Come artista devi essere sempre molto presente sui social, su Instagram o TikTok. Lì puoi creare legami molto stretti con le persone, conoscere le loro storie. È una cosa bellissima, ma a volte ti ritrovi immerso nell’algoritmo e non riesci più a smettere di scrollare.
Per questo nel video di “Apágame” ha deciso di tornare al telefono fisso?
Sì. E anche perché, in parte, oggi mi sono disintossicato: ho iniziato a lasciare il cellulare in un’altra stanza mentre dormo. E mi sono comprato un orologio analogico da tenere accanto al letto.
Quando ha iniziato a pensare a El Camino, il suo nuovo album?
Ho sempre continuato a scrivere musica in questi anni. Mi piace farlo senza avere un progetto preciso, solo per il gusto di scrivere. Mi aiuta a tenere allenata la creatività.
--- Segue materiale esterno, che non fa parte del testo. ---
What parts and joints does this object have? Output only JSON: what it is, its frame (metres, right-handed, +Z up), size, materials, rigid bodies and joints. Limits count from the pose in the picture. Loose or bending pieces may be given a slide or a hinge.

Subito dopo l’uscita di Magia, nel 2021, ho iniziato a sperimentare un po’, per capire quale potesse essere la direzione del prossimo album. Ed eccoci qui.
E c’è anche sua figlia.
Nell’outro del disco c’è il battito del suo cuore. Sapevo già, prima della sua nascita, di volerlo inserire in qualche modo. E alla fine l’ho fatto così. Per me è stata una cosa meravigliosa.
Ma ci sono anche momenti più bui.
Tutti pensano che io sia sempre una persona positiva, perché mi vedono ridere. Ma ci sono stati anche momenti difficili, che mi hanno messo alla prova. È successo, per esempio, con Artificial. Mi trovavo in una fase di stallo, non avevo ancora trovato una direzione. Sono nate un sacco di paure “artificiali”, create nella mia testa, che in realtà non si sono mai concretizzate.
Quali sono state le sue ispirazioni per El Camino?
Nei brani ci sono molte influenze pop e tanta ispirazione da John Mayer. Questo si sente, ad esempio, in Jardín de los recuerdos. L’unica canzone più “spagnola” è Lo que pasó pasó: l’ho scritta a Madrid e la canto con Marta Santos, un’artista di Siviglia. Volevo realizzare un album che non fosse solo latin.
Eppure la musica latina è amata ovunque. Qual è il suo segreto, secondo lei?
Quando ho iniziato, dieci anni fa, con il singolo El Mismo Sol, la musica latina non era ancora così sdoganata come oggi. Oggi in Spagna ci sono tanti artisti italiani che cantano in spagnolo. Devo dire che la musica latina ha un’allegria speciale. È bellissimo vedere ovunque persone che vogliono ballare e celebrare la vita.
Come in Kenya, dove è stato per una missione umanitaria.
Sono andato nel paese africano per dare il mio contributo e lì ho conosciuto il Namayana’s Women Choir. Mi hanno invitato a cantare con loro: è stato un momento molto divertente. Quando sono tornato, mi sono accorto di avere delle loro registrazioni, e le ho usate in Cero. C’era una magia davvero speciale in quella melodia.
La foto sulla copertina di El Camino, invece, dove è stata scattata?
Per lo scatto sono andato a Gran Canaria: cercavamo un posto caldo anche in inverno. Volevo un paesaggio arido, quasi privo di vita. E ci sono io, seduto sulla mia valigia, pronto a proseguire lungo il mio cammino più difficile: la vita.